To be done:
Set down, please, exactly the lines below that run from the line with "piece.data.materials.append(material)" to the line with "if empty is", both lines included.

-------

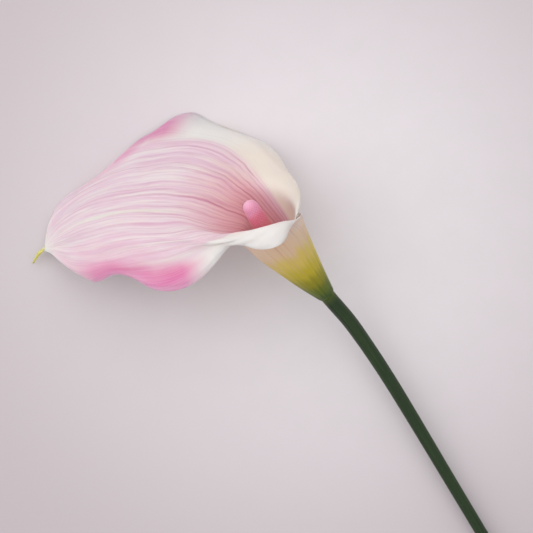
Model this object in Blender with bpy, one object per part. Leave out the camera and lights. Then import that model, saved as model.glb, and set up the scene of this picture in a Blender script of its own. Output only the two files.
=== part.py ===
# Cut calla lily flower lying on a surface: a wrapped spathe with its tail, the spadix inside it, and the stem.
# Lengths are millimetres until they reach the mesh. X is across, Y runs along the stem to the flower, Z is up.
import math

import bpy
import numpy as np
from mathutils import Vector

MM = 0.001

# The neck is where spathe, spadix and stem meet; the funnel's axis rises from it.
NECK = Vector((47.5, 94.8, 22.0))
AXIS_HEADING = 100.5
AXIS_PITCH = 32.0

# Spathe: one leaf rolled round the axis with its two margins overlapping.
LEAF_THICKNESS = 0.7
LEAF_COLUMNS = 36
ROWS_PER_STAGE = 4
MIDRIB_TURN = 30.0
HALF_WRAP = 218.0
NECK_RADIUS = 3.55
FUNNEL_FLARE = 0.235
# Rings of the funnel: height, half the step between the wrap's two layers, lean of the ring's centre to the left.
FUNNEL_RINGS = ((0.0, 0.5, 0.2), (13.0, 0.62, 0.45), (27.0, 0.62, 0.1), (40.0, 0.62, -0.5))

# Each vein from the throat to the apex: stage, turn in degrees, radius and height along the axis.
VEINS = {
    -1.0: (
        (4.0, -172, 15.0, 42.0), (4.5, -119.5, 16.8, 48.5), (5.0, -93, 23.3, 50.5), (5.5, -78, 24.9, 52.5),
        (6.0, -63, 22.6, 54.5), (6.5, -44, 19.4, 56.0), (7.0, -22, 20.0, 57.0), (7.5, -9, 28.0, 54.0),
        (8.0, -2, 39.5, 51.5), (8.5, 4, 50.5, 53.0), (9.0, 11, 58.5, 57.5), (9.4, 17, 63.5, 62.5),
        (9.7, 21, 70.5, 66.5), (10.0, 22.5, 79.5, 66.5), (10.4, 26.5, 88.0, 68.5), (11.0, 33.5, 99.0, 74.5),
        (11.5, 37, 105.0, 77.0),
    ),
    -0.66: (
        (4.0, -113, 14.0, 47.0), (4.5, -111, 15.5, 52.0), (5.0, -97, 17.5, 56.0), (6.0, -53.5, 17.5, 59.0),
        (7.0, -1, 24.0, 60.5), (8.0, 14, 38.0, 62.0), (9.0, 21, 56.0, 68.0), (10.0, 28, 80.0, 73.5),
        (11.0, 36, 99.0, 76.5),
    ),
    -0.33: (
        (4.0, -41.5, 14.0, 51.5), (5.0, -29.5, 14.5, 59.5), (6.0, 8.5, 21.5, 61.5), (7.0, 22, 35.0, 66.5),
        (8.0, 28, 51.5, 72.5), (9.0, 31, 67.5, 77.0), (10.0, 35, 85.0, 77.5), (11.0, 38, 100.0, 78.5),
    ),
    0.0: (
        (4.0, 48, 13.5, 48.5), (5.0, 37, 21.0, 57.0), (6.0, 40, 31.5, 65.0), (7.0, 41.5, 44.0, 73.0),
        (8.0, 42, 58.0, 78.5), (9.0, 41, 72.5, 81.5), (10.0, 40.5, 86.5, 82.5), (11.0, 40, 100.5, 81.0),
    ),
    0.33: (
        (4.0, 105, 18.0, 55.0), (5.0, 91.5, 24.5, 61.5), (6.0, 75.5, 33.5, 69.0), (7.0, 64.5, 46.0, 76.0),
        (8.0, 56.5, 60.0, 80.5), (9.0, 51.5, 74.5, 83.5), (10.0, 46.5, 89.0, 84.5), (11.0, 42.5, 103.0, 82.5),
    ),
    0.66: (
        (4.0, 173, 16.5, 49.5), (5.0, 136, 29.5, 53.5), (6.0, 115, 41.0, 61.5), (7.0, 96, 52.0, 73.0),
        (8.0, 77.5, 62.0, 81.5), (9.0, 64, 74.0, 85.5), (10.0, 52, 91.0, 87.0), (11.0, 45, 104.5, 84.5),
    ),
    1.0: (
        (4.0, 247.5, 13.0, 45.5), (5.0, 167.0, 17.3, 44.0), (5.5, 138.5, 30.0, 43.0), (6.0, 126.0, 44.5, 44.2),
        (6.4, 118.6, 56.4, 49.1), (7.0, 111.1, 64.0, 57.4), (7.4, 103.1, 70.1, 68.7), (8.0, 96.6, 75.1, 79.6),
        (8.25, 91.0, 75.4, 82.6), (8.5, 85.0, 75.0, 84.0), (8.75, 80.2, 76.2, 85.2), (9.0, 76.1, 78.4, 86.2),
        (9.35, 69.5, 81.6, 84.7), (9.7, 62.3, 86.8, 83.6), (10.0, 57.2, 93.2, 84.7), (10.4, 52.8, 100.0, 86.7),
        (11.0, 47.7, 105.4, 85.4), (11.5, 43.4, 107.5, 81.3),
    ),
}
APEX = (12.0, 39.1, 109.5, 78.5)
APEX_SPREAD = 0.8

# Tail: the thin curved point the apex ends in, as offsets from the neck with a radius.
TAIL = ((-99.0, 86.6, -16.4, 0.45), (-102.5, 86.0, -17.0, 0.65), (-107.0, 84.6, -18.0, 0.6), (-111.0, 82.9, -18.8, 0.3))

# Spadix: height along the axis, offsets across it, radius.
SPADIX = (
    (3.6, 0.0, 0.0, 2.0), (4.6, 0.0, 0.0, 2.5), (12.0, 1.0, -0.1, 3.7), (26.0, 1.9, -0.5, 4.4),
    (40.0, 1.9, -1.3, 4.5), (50.0, 1.6, -1.9, 4.2), (58.0, 0.7, -1.6, 3.8), (61.5, 0.1, -1.3, 3.4),
    (63.5, -0.2, -1.1, 2.6), (64.6, -0.3, -1.0, 1.2),
)

# Stem: offsets from the neck with a radius, after the peg that goes up into the spathe's base.
STEM_PEG = ((3.2, 2.0), (-0.4, 2.2), (-0.9, 3.3))
STEM = (
    (1.3, -7.1, -3.5, 3.5), (3.0, -16.4, -7.0, 3.45), (3.9, -25.2, -9.4, 3.35), (4.5, -33.8, -10.9, 3.25),
    (5.2, -50.8, -12.7, 3.15), (5.4, -67.5, -13.9, 3.05), (5.4, -100.5, -15.5, 2.85), (5.4, -150.0, -17.0, 2.7),
    (5.4, -225.0, -18.6, 2.65), (5.4, -298.0, -19.4, 2.6),
)
ROUND_SIDES = 28

COLOURS = {
    "spathe": (0.83, 0.70, 0.76),
    "spadix": (0.78, 0.25, 0.36),
    "stem": (0.06, 0.13, 0.04),
}


def axis_frame():
    heading = math.radians(AXIS_HEADING)
    pitch = math.radians(AXIS_PITCH)
    level = Vector((math.cos(heading), math.sin(heading), 0.0))
    along = level * math.cos(pitch) + Vector((0.0, 0.0, math.sin(pitch)))
    left = Vector((-math.sin(heading), math.cos(heading), 0.0))
    far = level * math.sin(pitch) - Vector((0.0, 0.0, math.cos(pitch)))
    return along, left, far


def natural_spline(knots, values, wanted):
    knots = np.asarray(knots, float)
    values = np.asarray(values, float)
    gaps = np.diff(knots)
    size = len(knots)
    system = np.eye(size)
    bends = np.zeros_like(values)
    slopes = np.diff(values, axis=0) / gaps[:, None]
    for row in range(1, size - 1):
        system[row, row - 1:row + 2] = (gaps[row - 1], 2 * (gaps[row - 1] + gaps[row]), gaps[row])
        bends[row] = 6 * (slopes[row] - slopes[row - 1])
    bends = np.linalg.solve(system, bends)
    low = np.clip(np.searchsorted(knots, wanted) - 1, 0, size - 2)
    gap = gaps[low][:, None]
    after = (wanted - knots[low])[:, None]
    before = gap - after
    return (
        (bends[low] * before ** 3 + bends[low + 1] * after ** 3) / (6 * gap)
        + (values[low] / gap - bends[low] * gap / 6) * before
        + (values[low + 1] / gap - bends[low + 1] * gap / 6) * after
    )


def vein_stations(share):
    stations = []
    turn = MIDRIB_TURN + HALF_WRAP * share
    for stage, (height, step, lean) in enumerate(FUNNEL_RINGS):
        radius = NECK_RADIUS + FUNNEL_FLARE * height - step * math.sin(share * math.pi / 2)
        stations.append((stage, turn, radius + lean * math.cos(math.radians(turn)), height))
    stations.extend(VEINS[share])
    stage, turn, radius, height = APEX
    stations.append((stage, turn + APEX_SPREAD * share, radius, height))
    return np.array(stations)


def leaf_grid():
    stages = np.linspace(0.0, APEX[0], int(APEX[0]) * ROWS_PER_STAGE + 1)
    shares = np.array(sorted(VEINS))
    wanted = np.linspace(-1.0, 1.0, LEAF_COLUMNS + 1)
    veins = []
    for share in shares:
        stations = vein_stations(share)
        veins.append(natural_spline(stations[:, 0], stations[:, 1:], stages))
    rows = [natural_spline(shares, np.array([vein[i] for vein in veins]), wanted) for i in range(len(stages))]
    along, left, far = (np.array(direction) for direction in axis_frame())
    rolled = np.array(rows)
    turn = np.radians(rolled[..., 0:1])
    outward = np.cos(turn) * left + np.sin(turn) * far
    return np.array(NECK) + rolled[..., 2:3] * along + rolled[..., 1:2] * outward


def make_object(name, points, faces, smooth=True):
    mesh = bpy.data.meshes.new(name)
    mesh.from_pydata([[value * MM for value in point] for point in points], [], faces)
    mesh.validate()
    for polygon in mesh.polygons:
        polygon.use_smooth = smooth
    piece = bpy.data.objects.new(name, mesh)
    bpy.context.scene.collection.objects.link(piece)
    return piece


def leaf_solid(name):
    grid = leaf_grid()
    rows, columns = grid.shape[:2]
    normals = np.cross(np.gradient(grid, axis=0), np.gradient(grid, axis=1))
    normals /= np.linalg.norm(normals, axis=2)[..., None]
    skins = [grid + normals * LEAF_THICKNESS / 2, grid - normals * LEAF_THICKNESS / 2]
    points = np.concatenate([skin.reshape(-1, 3) for skin in skins])
    under = rows * columns
    faces = []
    for i in range(rows - 1):
        for j in range(columns - 1):
            a = i * columns + j
            b = a + columns
            faces.append((a, b, b + 1, a + 1))
            faces.append((a + under, a + under + 1, b + under + 1, b + under))
    rim = [j for j in range(columns)]
    rim += [i * columns + columns - 1 for i in range(1, rows)]
    rim += [(rows - 1) * columns + j for j in range(columns - 2, -1, -1)]
    rim += [i * columns for i in range(rows - 2, 0, -1)]
    for a, b in zip(rim, rim[1:] + rim[:1]):
        faces.append((a, b, b + under, a + under))
    return make_object(name, points, faces)


def sweep(name, stations):
    centres = [Vector(centre) for centre, radius in stations]
    points = []
    side = None
    for i, (centre, radius) in enumerate(stations):
        ahead = centres[min(i + 1, len(centres) - 1)] - centres[max(i - 1, 0)]
        ahead.normalize()
        guide = side if side else Vector((0.0, 0.0, 1.0))
        side = (guide - ahead * guide.dot(ahead)).normalized()
        other = ahead.cross(side)
        for k in range(ROUND_SIDES):
            turn = 2 * math.pi * k / ROUND_SIDES
            points.append(centres[i] + (side * math.cos(turn) + other * math.sin(turn)) * radius)
    faces = [tuple(range(ROUND_SIDES))[::-1]]
    for i in range(len(stations) - 1):
        for k in range(ROUND_SIDES):
            a = i * ROUND_SIDES + k
            b = i * ROUND_SIDES + (k + 1) % ROUND_SIDES
            faces.append((a, b, b + ROUND_SIDES, a + ROUND_SIDES))
    last = (len(stations) - 1) * ROUND_SIDES
    faces.append(tuple(range(last, last + ROUND_SIDES)))
    return make_object(name, points, faces)


def smooth_stations(stations, steps):
    table = np.array([(*centre, radius) for centre, radius in stations])
    run = np.concatenate([[0.0], np.cumsum(np.linalg.norm(np.diff(table[:, :3], axis=0), axis=1))])
    fine = natural_spline(run, table, np.linspace(0.0, run[-1], steps))
    return [(Vector(row[:3]), row[3]) for row in fine]


def make_spathe():
    spathe = leaf_solid("spathe")
    tail = sweep("tail_tool", smooth_stations([(NECK + Vector(row[:3]), row[3]) for row in TAIL], 9))
    tail.hide_render = True
    tail.display_type = "WIRE"
    union = spathe.modifiers.new("tail", "BOOLEAN")
    union.operation = "UNION"
    union.solver = "EXACT"
    union.object = tail
    return spathe


def make_spadix():
    along, left, far = axis_frame()
    stations = []
    for height, leftward, farward, radius in SPADIX:
        stations.append((NECK + along * height + left * leftward + far * farward, radius))
    return sweep("spadix", smooth_stations(stations, 30))


def make_stem():
    along = axis_frame()[0]
    peg = [(NECK + along * height, radius) for height, radius in STEM_PEG]
    shaft = [(NECK + Vector(row[:3]), row[3]) for row in STEM]
    return sweep("stem", peg + smooth_stations([(NECK - along * 1.6, 3.5)] + shaft, 34))


def paint(piece):
    material = bpy.data.materials.new(piece.name)
    material.use_nodes = True
    shader = material.node_tree.nodes["Principled BSDF"]
    shader.inputs["Base Color"].default_value = (*COLOURS[piece.name], 1.0)
    shader.inputs["Roughness"].default_value = 0.55
    piece.data.materials.append(material)


def main():
    for old in list(bpy.data.objects):
        bpy.data.objects.remove(old, do_unlink=True)
    for piece in (make_spathe(), make_spadix(), make_stem()):
        paint(piece)


main()
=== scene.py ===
import math

import bmesh
import bpy
import numpy as np
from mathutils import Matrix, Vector


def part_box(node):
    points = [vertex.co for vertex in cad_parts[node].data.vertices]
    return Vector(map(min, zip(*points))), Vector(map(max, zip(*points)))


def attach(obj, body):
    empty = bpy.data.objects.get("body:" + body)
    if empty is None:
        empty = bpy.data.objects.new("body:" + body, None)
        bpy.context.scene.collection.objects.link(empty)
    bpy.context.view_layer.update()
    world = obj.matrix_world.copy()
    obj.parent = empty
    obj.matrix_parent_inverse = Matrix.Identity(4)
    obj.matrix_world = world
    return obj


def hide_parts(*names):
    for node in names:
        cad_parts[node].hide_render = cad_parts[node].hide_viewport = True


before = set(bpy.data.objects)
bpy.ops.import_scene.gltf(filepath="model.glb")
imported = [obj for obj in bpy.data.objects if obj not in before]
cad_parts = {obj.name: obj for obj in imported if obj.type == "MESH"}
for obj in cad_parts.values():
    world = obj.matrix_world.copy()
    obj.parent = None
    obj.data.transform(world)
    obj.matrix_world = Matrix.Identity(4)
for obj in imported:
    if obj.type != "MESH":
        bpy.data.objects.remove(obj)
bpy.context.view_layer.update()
mm = 0.001

flower = {
    "neckInsideStemBox": (8.45, 3.77, 3.39),  # how far the neck lies inside the stem's highest corner
    "axisHeading": 100.5,  # where the funnel points, seen from above
    "axisPitch": 32.0,  # how far it points up
}

neck = np.array(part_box("stem")[1]) / mm - np.array(flower["neckInsideStemBox"])


def axisFrame():
    heading = math.radians(flower["axisHeading"])
    pitch = math.radians(flower["axisPitch"])
    level = np.array((math.cos(heading), math.sin(heading), 0.0))
    along = level * math.cos(pitch) + np.array((0.0, 0.0, math.sin(pitch)))
    left = np.array((-math.sin(heading), math.cos(heading), 0.0))
    far = level * math.sin(pitch) - np.array((0.0, 0.0, math.cos(pitch)))
    return along, left, far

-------

Output for this exercise:
    piece.data.materials.append(material)


def main():
    for old in list(bpy.data.objects):
        bpy.data.objects.remove(old, do_unlink=True)
    for piece in (make_spathe(), make_spadix(), make_stem()):
        paint(piece)


main()
=== scene.py ===
import math

import bmesh
import bpy
import numpy as np
from mathutils import Matrix, Vector


def part_box(node):
    points = [vertex.co for vertex in cad_parts[node].data.vertices]
    return Vector(map(min, zip(*points))), Vector(map(max, zip(*points)))


def attach(obj, body):
    empty = bpy.data.objects.get("body:" + body)
    if empty is None:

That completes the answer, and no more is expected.